What I immediately noticed looking at my code, is that I had a couple of List.unique functions called by a very important function. Ah ! My first naive solution to this problems was to use the ExtLib List.unique function that forces you to pass a comparison function with it. With this change I noticed a small speed-up (compare_val strikes back), but it was clearly not enough. The obvious solution was to rewrite the routine using a set (of integers in this case) and drop completely the List.unique.

====Lesson n.4 ==== List.unique is slow, ExtLib.List.unique is better, If you can, use Sets.

Last improvement is related to the SAT solver we use. It’s a very specialized and optimized SAT solver (inherited from dose2) and it is written in ocaml. Using again grpof I noticed that the Gc overhead was substantial enough to warrant a bit of Gc tweaking.

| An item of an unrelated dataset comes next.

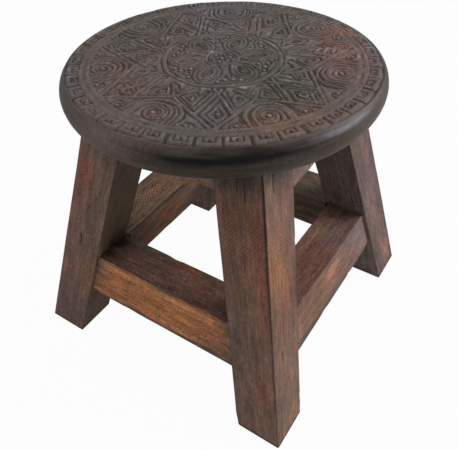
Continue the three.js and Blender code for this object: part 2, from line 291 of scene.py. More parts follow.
def woodMaterial(name, look):
    # Stained wood. The stain, with the painted shade in some of its patches, is painted on the points
    # as "tint". Streaks and fibres run along the stick, which is z of the attribute "grain"; grit and
    # pale flecks lie between them, and where "speckle" is painted, two crossing waves dot the surface in
    # rows.
    shader = Shader(bpy.data.materials.new(name))
    place = shader.attribute("grain", "Vector")
    streaks, fibres, grit, mottle, wander = (shader.grain(place, *kind) for kind in woodGrain.values())
    wander = wander * look["wander"]
    apart = shader.add("SeparateXYZ", {}, {0: place})
    across = shader.wave((apart + shader.pick(apart, 1)) * look["rows"] + wander)
    along = shader.wave(shader.pick(apart, 2) * look["rows"] + wander)
    speckle = across * along * shader.attribute("speckle")
    tint = shader.attribute("tint", "Vector")
    warmer = shader.add("VectorMath", {"operation": "MULTIPLY"}, {0: tint, 1: woodTones["warmth"]})
    colour = shader.mix(shader.ramp(mottle, *woodTones["mottleEdge"]), tint, warmer)
    flecks = shader.ramp(grit * 0.6 + fibres * 0.4, *woodTones["flecks"]) * look["flecks"]
    fine = (fibres - 0.5) * woodTones["fibres"] + (grit - 0.5) * woodTones["grit"]
    fine = fine + (streaks - 0.5) * woodTones["streaks"]
    tone = 1 + fine * look["contrast"] + (mottle - 0.5) * (woodTones["mottle"] * look["contrast"])
    tone = tone + speckle * woodTones["dots"] + flecks
    roughness = look["roughness"] + (fibres - 0.5) * woodTones["sheen"]
    height = fibres * 0.5 + grit * 0.4 + speckle * 0.5
    return shader.finish(shader.shade(colour, tone), roughness, height, look["relief"], look["gloss"])


# Camera and light

view = dict(
    location=(-0.32186, -0.21153, 0.43701),
    azimuth=-54.42,          # degrees round the stool, 0 looking along +y
    elevation=43.373,        # degrees above the horizon
    roll=-2.559,
    imageWidth=459,
    imageHeight=450,
    focalPixels=528.487,
    axisPixelX=213.775,      # where the lens axis meets the image, from its left and top
    axisPixelY=235.104,
    sensor=36.0,
    clipStart=0.02,
)


def makeCamera():
    # The camera looks against its back vector; its right and up vectors turn about it by the roll
    azimuth, elevation, roll = (math.radians(view[key]) for key in ("azimuth", "elevation", "roll"))
    flat = math.cos(elevation)
    back = Vector((math.sin(azimuth) * flat, -math.cos(azimuth) * flat, math.sin(elevation)))
    level = Vector((math.cos(azimuth), math.sin(azimuth), 0))
    upward = back.cross(level)
    right = math.cos(roll) * level + math.sin(roll) * upward
    up = math.cos(roll) * upward - math.sin(roll) * level
    camera = bpy.data.objects.new("camera", bpy.data.cameras.new("camera"))
    bpy.context.scene.collection.objects.link(camera)
    turn = Matrix((right, up, back)).transposed().to_4x4()
    camera.matrix_world = Matrix.Translation(view["location"]) @ turn
    camera.data.sensor_width = view["sensor"]
    camera.data.lens = view["focalPixels"] / view["imageWidth"] * view["sensor"]
    camera.data.shift_x = 0.5 - view["axisPixelX"] / view["imageWidth"]
    camera.data.shift_y = (view["axisPixelY"] - view["imageHeight"] / 2) / view["imageWidth"]
    camera.data.clip_start = view["clipStart"]
    bpy.context.scene.camera = camera


light = dict(
    sky=0.55,                # strength of the even light from all round
    keyPower=15.6,           # watts
    keySize=0.9,
    keyPlace=(1.0, -1.0, 0.9),
    keyAim=(0.0, 0.0, 0.15),
    floorHalf=6.0,
    floorDrop=0.5 * mm,
    floorColour="c8c8c8",
    floorWhite=0.97,         # share of plain white that the camera sees on the floor
)
white = (1, 1, 1, 1)


def makeLight():
    # Even light all round, white to the camera, and one large lamp from the right
    shader = Shader(bpy.data.worlds.new("studio"))
    even = shader.add("Background", {}, {"Color": white, "Strength": light["sky"]})
    plain = shader.add("Background", {}, {"Color": white, "Strength": 1.0})
    seen = shader.add("LightPath", {}, {}, "Is Camera Ray")
    both = shader.add("MixShader", {}, {0: seen, 1: even, 2: plain})
    shader.add("OutputWorld", {}, {"Surface": both})
    bpy.context.scene.world = shader.owner

    lamp = bpy.data.lights.new("key", "AREA")
    lamp.shape = "DISK"
    lamp.size = light["keySize"]
    lamp.energy = light["keyPower"]
    key = bpy.data.objects.new("key", lamp)
    bpy.context.scene.collection.objects.link(key)
    place = Vector(light["keyPlace"])
    key.location = place
    key.rotation_euler = (Vector(light["keyAim"]) - place).to_track_quat("-Z", "Y").to_euler()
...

    Gc.set { (Gc.get()) with
      Gc.minor_heap_size = 4 * 1024 * 1024; (*4M*)
      Gc.major_heap_increment = 32 * 1024 * 1024; (*32M*)
      Gc.max_overhead = 150;
    } ;

This corresponds to CAMLRUNPARAM=s=4M,i=32M,o=150

====Lesson n.5 ==== Gc tweaking can make the difference sometimes !

After all this work I was quite pleased of the result:

Before (r2454) :
abate@zed.fr:~/Projects/git-svn-repos/dose3/applications$time
./distcheck.native deb://tests/lenny.packages
background-packages: 22311
foreground-packages: 22311
broken-packages: 0

real    0m11.535s
user    0m11.409s
sys     0m0.112s
abate@zed.fr:~/Projects/git-svn-repos/dose3/applications$time
./distcheck.native deb://tests/sid.packages
background-packages: 29589
foreground-packages: 29589
broken-packages: 143

real    0m19.799s
user    0m19.621s
sys     0m0.152s

After (r2467) :
abate@zed.fr:~/Projects/git-svn-repos/dose3/applications$time
./distcheck.native deb://tests/lenny.packages
background-packages: 22311
foreground-packages: 22311
broken-packages: 0

real    0m8.738s
user    0m8.589s
sys     0m0.132s
abate@zed.fr:~/Projects/git-svn-repos/dose3/applications$time
./distcheck.native deb://tests/sid.packages
background-packages: 29589
foreground-packages: 29589
broken-packages: 143

real    0m14.026s
user    0m13.817s
sys     0m0.172s

I shaved about 4 seconds from my processing time. Considering that these applications are going to be called many times per day on the entire debian archive or thousand or times during our experiments, 4 seconds here and there can save quite a bit of time.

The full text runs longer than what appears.